**Source excerpt**.
================
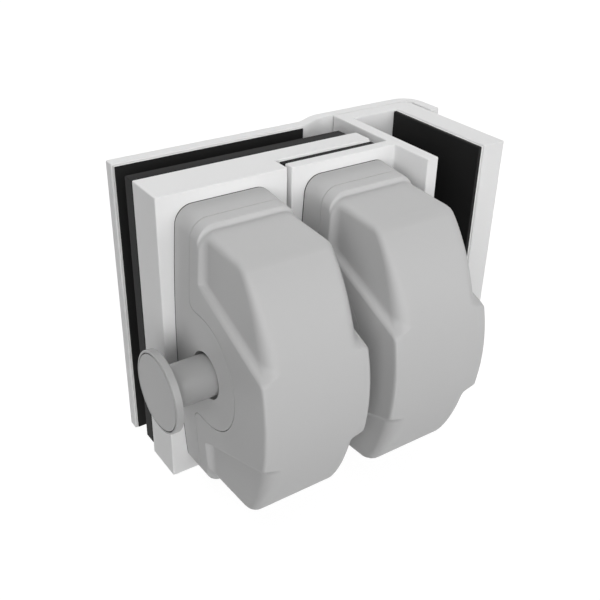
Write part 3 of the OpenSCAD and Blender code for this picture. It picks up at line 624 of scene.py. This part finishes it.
def alongFlare(z, o):
    # columns near the flare's step keep their distance from it, so that the step runs cleanly to the front
    (first, second), drop = shell["columns"], shell["flareDrop"]
    side = np.where(z + drop < 0, -1.0, 1.0)
    end = shell["spine"] + side * drop
    fall = shell["flareSlope"] * np.maximum(o - shell["band"], 0)
    away = np.abs(z + drop)
    low, middle = away * (first - fall) / first, away - fall
    high = second - fall + (away - second) * (end - second + fall) / (end - second)
    moved = side * np.where(away < first, low, np.where(away < second, middle, high)) - drop
    return np.where(away < end - skin["spineEnd"], moved, z)


def skinPoints(z, o, dx, dz, dOut):
    # each ray is halved many times between its start and a point far outside, until it stands on the skin
    start = np.stack([np.zeros_like(z), o, z], -1)
    ray = unitRows(np.stack(np.broadcast_arrays(dx, dOut, dz), -1))
    near, far = np.zeros(z.shape), np.full(z.shape, skin["farOutside"])
    for _ in range(skin["halvings"]):
        middle = (near + far) / 2
        inside = housingDistance(start + ray * middle[..., None]) < 0
        near, far = np.where(inside, middle, near), np.where(inside, far, middle)
    return start + ray * near[..., None]


def skinNormals(points):
    # the way in which the distance grows fastest
    probes = skin["probe"] * np.eye(3)
    return unitRows(np.stack([housingDistance(points + p) - housingDistance(points - p) for p in probes], -1))


def baseRays(z0):
    # rows at the foot, up to the joint's plane, then evenly over the lobe; every ray runs straight out
    slot = shell["footSlot"]
    foot = [0.0, slot] + [slot + above for above in skin["slotRows"]]
    plane = shell["joint"] - shell["gap"] / 2
    depths = np.concatenate([foot, skin["baseRows"], [plane], np.arange(*skin["lobeRows"])])
    o = np.broadcast_to(depths[:, None], (len(depths), len(z0))).copy()
    z = np.broadcast_to(z0, o.shape).copy()
    return z, o, np.ones_like(o), np.zeros_like(o)


def coverRays(z0):
    # rows over the band and the ledge, then evenly to just behind the front, then the tipped rays from there
    path = np.array(skin["tipped"], float)
    plane = shell["joint"] + shell["gap"] / 2
    depths = np.concatenate([[plane], skin["bandRows"], np.linspace(*skin["ledgeRows"])])
    share = np.linspace(0, 1, skin["sideRows"])[1:, None]
    side = slice(len(depths), len(depths) + len(share))
    rows = len(depths) + len(share) + len(path)
    behind = skin["behindFront"]
    z = np.broadcast_to(z0, (rows, len(z0))).copy()
    reach = np.zeros((rows, 1))
    reach[-len(path):, 0] = np.minimum(path[:, 1] * skin["sideReach"] / np.maximum(path[:, 0], 1), behind)
    for _ in range(skin["rounds"]):
        # the front's depth depends on z and z on the depth, so the two are found in turns
        front = np.sqrt(shell["frontRadius"] ** 2 - (z + shell["frontDrop"]) ** 2)
        top = front + shell["frontCentre"] - behind
        o = top.copy()
        o[:len(depths)] = depths[:, None]
        o[side] = depths[-1] + share * (top[side] - depths[-1])
        z = alongFlare(z0, o + reach)
    sideways, forwards = np.ones_like(o), np.zeros_like(o)
    sideways[-len(path):] = path[:, :1]
    forwards[-len(path):] = path[:, 1:]
    return z, o, sideways, forwards


def cutSkin(isBase, axisDepth, openSides):
    # the outer skin of one part: its points, their normals, and the triangles on its own side of every cut line
    level = (-1 if isBase else 1) * shell["gap"] / 2

    def jointLine(z, o):
        return jointDistance(z, o) - level

    def holeLine(z, o):
        return np.hypot(z, o - axisDepth) - shell["holeRadius"]

    z0, dx0, dz0, straight, runs = perimeter()
    z, o, sideways, forwards = baseRays(z0) if isBase else coverRays(z0)
    usable = np.broadcast_to(straight, o.shape) & (forwards == 0)
    for side, run in zip((1, -1), runs):
        z[:, run], o[:, run] = snapped(z[:, run], o[:, run], jointLine, usable[:, run])
        if side in openSides:
            z[:, run], o[:, run] = snapped(z[:, run], o[:, run], holeLine, usable[:, run])
    points = skinPoints(z, o, dx0 * sideways, dz0 * sideways, forwards)
    normals = skinNormals(points)
    if isBase:
        # the slot at the foot
        lateral = unitRows(normals * [1, 0, 1])
        slotted = (o < shell["footSlot"] + skin["slotTop"])[..., None]
        points = points - lateral * np.where(slotted, shell["slotDepth"], 0)
        normals = np.where(slotted, lateral, normals)
    # on the end walls the joint is its plane alone
    fromPlane = o - shell["joint"] - level
    joint = np.where(np.abs(points[..., 0]) > skin["sideFrom"], jointLine(z, o), fromPlane).ravel()
    hole = np.full(o.shape, skin["noHole"])
    for side in openSides:
        hole = np.where(np.sign(points[..., 0]) == side, holeLine(z, o), hole)
    hole = hole.ravel()
    # a quad is split along the cut line that it touches
    quads = gridFaces(*o.shape)
    onBorder = (np.abs(joint[quads]) < skin["onLine"]) | (np.abs(hole[quads]) < skin["onLine"])
    turned = (onBorder[:, 1] & onBorder[:, 3]) & ~(onBorder[:, 0] & onBorder[:, 2])
    plain, other = quads[~turned], quads[turned]
    tris = np.concatenate([plain[:, [0, 1, 2]], plain[:, [0, 2, 3]], other[:, [1, 2, 3]], other[:, [1, 3, 0]]])
    past = joint[tris].mean(1)
    if isBase:
        belowJoint = o.ravel()[tris].max(1) <= shell["joint"] + level + skin["level"]
        keep = (past < -skin["clear"]) & (hole[tris].mean(1) > skin["clear"]) | belowJoint
    else:
        keep = past > skin["clear"]
    points, normals = points.reshape(-1, 3), normals.reshape(-1, 3)
    first, welded, _ = weldPoints(points, tris[keep])
    return points[first], normals[first], welded


def innerSkin(points, normals, isBase, axisDepth, openSides):
    # one wall thickness inwards, but flat on the bosses round the holes and on the base's floor
    inner = points - normals * shell["wall"]
    if isBase:
        near = np.hypot(points[:, 2], points[:, 1] - axisDepth) < shell["bossRadius"] + skin["hair"]
        for side in openSides:
            boss = near & (np.sign(points[:, 0]) == side) & (np.abs(points[:, 0]) > skin["bossFrom"])
            inner[boss] = points[boss]
            inner[boss, 0] = side * shell["bossPlane"]
        inner[points[:, 1] < skin["floorBelow"], 1] = shell["floor"]
    return inner


def closedWall(points, normals, welded, inner, isBase):
    # outer skin, inner skin turned round, a rim between their borders, and the base's flat foot and floor
    count = len(points)
    both = np.concatenate([points, inner])
    turned = welded[:, ::-1]
    edges = np.concatenate([welded[:, [0, 1]], welded[:, [1, 2]], welded[:, [2, 0]]])
    code, back = edges[:, 0] * count + edges[:, 1], edges[:, 1] * count + edges[:, 0]
    border = edges[~np.isin(code, back)]
    if isBase:
        atFoot = points[border[:, 0], 1] < skin["hair"]
        foot, border = border[atFoot], border[~atFoot]
    rim = np.stack([border[:, 1], border[:, 0], border[:, 0] + count, border[:, 1] + count], 1)
    corner = both[rim]
    rimNormal = -unitRows(np.cross(corner[:, 1] - corner[:, 0], corner[:, 3] - corner[:, 0]))
    summed = np.zeros_like(both)
    for column in rim.T:
        np.add.at(summed, column, rimNormal)
    faces = welded.tolist() + (turned + count).tolist() + rim.tolist()
    loops = [normals[welded.ravel()], -normals[turned.ravel()], unitRows(summed)[rim.ravel()]]
    if isBase:
        following = dict(foot.tolist())
        loop = [int(foot[0, 0])]
        while following[loop[-1]] != loop[0]:
            loop.append(following[loop[-1]])
        faces += [loop[::-1], [v + count for v in loop]]
        loops += [np.tile([0.0, -1.0, 0.0], (len(loop), 1)), np.tile([0.0, 1.0, 0.0], (len(loop), 1))]
    return both, faces, np.concatenate(loops)


def housingPiece(name, part, housing, replaced):
    # part is "base" or "cover"; only a base has holes
    isBase = part == "base"
    place, axisDepth = housing["place"], housing["axisDepth"]
    openSides = housing["openSides"] if isBase else ()
    points, normals, welded = cutSkin(isBase, axisDepth, openSides)
    inner = innerSkin(points, normals, isBase, axisDepth, openSides)
    both, faces, loops = closedWall(points, normals, welded, inner, isBase)
    used = np.unique(np.concatenate([welded.ravel(), welded.ravel() + len(points)]))
    renumber = np.full(len(both), -1)
    renumber[used] = np.arange(len(used))
    both = both[used]
    # depth runs towards -y, which mirrors the mesh and so turns every face outwards
    placed = np.stack([both[:, 0] + place[0], place[1] - both[:, 1], both[:, 2]], 1)
    faces = [renumber[face].tolist() for face in faces]
    piece = finishMesh(name, placed, faces, loops * [1, -1, 1], greyShell, doorBody, replaced)
    if isBase:
        # the foot's slot faces are painted near black: painted shade for the shadow line where the housing
        # meets the block
        paintShade(piece, both[:, 1] < shell["footSlot"] + skin["hair"])


housingPiece("latchBase", "base", latchHousing, ["latch_base"])
housingPiece("latchCover", "cover", latchHousing, ["latch_cover"])
housingPiece("strikeBase", "base", strikeHousing, ["strike_base"])
housingPiece("strikeCover", "cover", strikeHousing, ["strike_cover"])
print("housings made")


# hidden fasteners keep their CAD shape and take a finish

fasteners = {"clamp_bolts": turnedSteel, "plate_inserts": turnedSteel, "latch_screws": turnedSteel,
             "strike_screws": turnedSteel, "set_screws": turnedSteel, "glass_sleeves": naturalPlastic}
for nodeName, finish in fasteners.items():
    nodes[nodeName].data.materials.clear()
    nodes[nodeName].data.materials.append(finish)
print("fasteners dressed")


# camera, floor and light

view = {"place": (-0.11222, -0.22021, 0.14519), "right": (0.82707, -0.56170, 0.02126),
        "down": (-0.26846, -0.42796, -0.86300), "forward": (0.49385, 0.70806, -0.50475),
        "lens": 51.39, "sensor": 36, "nearest": 0.005}
camera = bpy.data.objects.new("camera", bpy.data.cameras.new("camera"))
camera.data.sensor_width = view["sensor"]
camera.data.sensor_fit = "HORIZONTAL"
camera.data.lens = view["lens"]
camera.data.clip_start = view["nearest"]
turnMatrix = Matrix([[view["right"][i], -view["down"][i], -view["forward"][i]] for i in range(3)])
camera.matrix_world = Matrix.Translation(view["place"]) @ turnMatrix.to_4x4()
bpy.context.scene.collection.objects.link(camera)
bpy.context.scene.camera = camera


def seenDirectly(tree, links):
    # 1 where the eye, a shine or a clear piece looks at the backdrop,
    # and 0 where the backdrop would light the object
    path = tree.new("ShaderNodeLightPath")
    total = path.outputs["Is Camera Ray"]
    for ray in ("Is Glossy Ray", "Is Transmission Ray"):
        more = tree.new("ShaderNodeMath")
        more.operation = "MAXIMUM"
        links.new(total, more.inputs[0])
        links.new(path.outputs[ray], more.inputs[1])
        total = more.outputs[0]
    return total


stageLook = {"half": 3.0, "height": -0.0502, "floor": 0.12, "glow": 0.95, "rough": 0.9, "specular": 0.1}
half, level, shade = stageLook["half"], stageLook["height"], stageLook["floor"]
floorMesh = bpy.data.meshes.new("floor")
floorMesh.from_pydata([(-half, -half, level), (half, -half, level), (half, half, level), (-half, half, level)],
                      [], [(0, 1, 2, 3)])
floor = bpy.data.objects.new("floor", floorMesh)
bpy.context.scene.collection.objects.link(floor)
floorFinish, tree, links, shader = newMaterial("floorFinish")
shader.inputs["Base Color"].default_value = (shade, shade, shade, 1)
shader.inputs["Roughness"].default_value = stageLook["rough"]
shader.inputs["Specular IOR Level"].default_value = stageLook["specular"]
glow = tree.new("ShaderNodeEmission")
strength = addMaths(tree, links, "MULTIPLY", seenDirectly(tree, links), stageLook["glow"])
both = tree.new("ShaderNodeAddShader")
links.new(strength.outputs[0], glow.inputs["Strength"])
links.new(shader.outputs[0], both.inputs[0])
links.new(glow.outputs[0], both.inputs[1])
links.new(both.outputs[0], tree["Material Output"].inputs["Surface"])
floor.data.materials.append(floorFinish)

skyLook = {"ambient": 0.12, "backdrop": 1.0}
world = bpy.data.worlds.new("studio")
bpy.context.scene.world = world
world.use_nodes = True
sky, skyLinks = world.node_tree.nodes, world.node_tree.links
ambient = sky["Background"]
backdrop = sky.new("ShaderNodeBackground")
for background, brightness in ((ambient, skyLook["ambient"]), (backdrop, skyLook["backdrop"])):
    background.inputs["Color"].default_value = (1, 1, 1, 1)
    background.inputs["Strength"].default_value = brightness
skyMix = sky.new("ShaderNodeMixShader")
skyLinks.new(seenDirectly(sky, skyLinks), skyMix.inputs[0])
skyLinks.new(ambient.outputs[0], skyMix.inputs[1])
skyLinks.new(backdrop.outputs[0], skyMix.inputs[2])
skyLinks.new(skyMix.outputs[0], sky["World Output"].inputs["Surface"])

# towards is the way to the lamp, as seen from the object; a lamp that doesn't shine leaves no glint
lamps = {
    "keyLight": {"towards": (0.32, -0.94, 0.12), "strength": 1.92, "spread": 72, "shines": True},
    "sideLight": {"towards": (-0.6, -0.79, 0.16), "strength": 2.25, "spread": 56, "shines": True},
    "topLight": {"towards": (0.0, 0.5, 0.866), "strength": 0.85, "spread": 56, "shines": False},
    "rearLight": {"towards": (0.08, 0.9, 0.44), "strength": 1.65, "spread": 56, "shines": False}}


def softSun(name, towards, strength, spread, shines):
    light = bpy.data.lights.new(name, "SUN")
    light.energy = strength
    light.angle = math.radians(spread)
    lamp = bpy.data.objects.new(name, light)
    z = np.array(towards, float)
    z /= np.linalg.norm(z)
    x = np.cross([0, 0, 1.0], z)
    x /= np.linalg.norm(x)
    y = np.cross(z, x)
    lamp.matrix_world = Matrix([[x[i], y[i], z[i]] for i in range(3)]).to_4x4()
    lamp.visible_glossy = shines
    bpy.context.scene.collection.objects.link(lamp)


for lampName, lampValues in lamps.items():
    softSun(lampName, **lampValues)
bpy.context.scene.view_settings.view_transform = "Standard"
print("camera, floor and light set")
================
**What to do**. From the top of the listing above, restate each line word for word up to and including the line with "return start + ray * near[..., None]"; add nothing else.

**Solution below**.
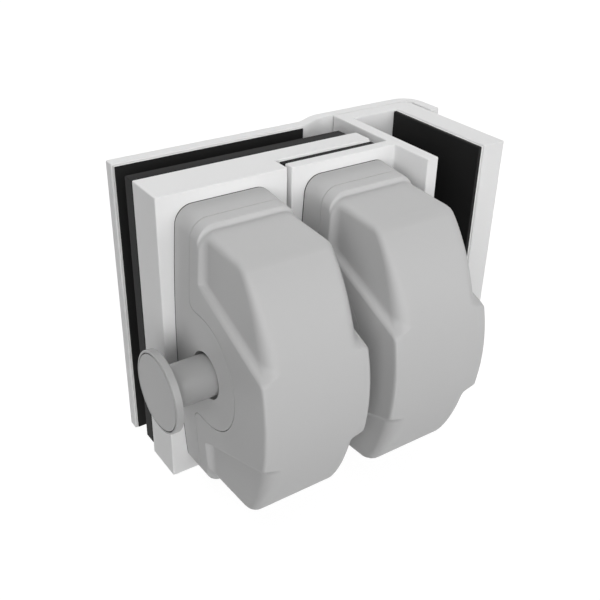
Write part 3 of the OpenSCAD and Blender code for this picture. It picks up at line 624 of scene.py. This part finishes it.
def alongFlare(z, o):
    # columns near the flare's step keep their distance from it, so that the step runs cleanly to the front
    (first, second), drop = shell["columns"], shell["flareDrop"]
    side = np.where(z + drop < 0, -1.0, 1.0)
    end = shell["spine"] + side * drop
    fall = shell["flareSlope"] * np.maximum(o - shell["band"], 0)
    away = np.abs(z + drop)
    low, middle = away * (first - fall) / first, away - fall
    high = second - fall + (away - second) * (end - second + fall) / (end - second)
    moved = side * np.where(away < first, low, np.where(away < second, middle, high)) - drop
    return np.where(away < end - skin["spineEnd"], moved, z)


def skinPoints(z, o, dx, dz, dOut):
    # each ray is halved many times between its start and a point far outside, until it stands on the skin
    start = np.stack([np.zeros_like(z), o, z], -1)
    ray = unitRows(np.stack(np.broadcast_arrays(dx, dOut, dz), -1))
    near, far = np.zeros(z.shape), np.full(z.shape, skin["farOutside"])
    for _ in range(skin["halvings"]):
        middle = (near + far) / 2
        inside = housingDistance(start + ray * middle[..., None]) < 0
        near, far = np.where(inside, middle, near), np.where(inside, far, middle)
    return start + ray * near[..., None]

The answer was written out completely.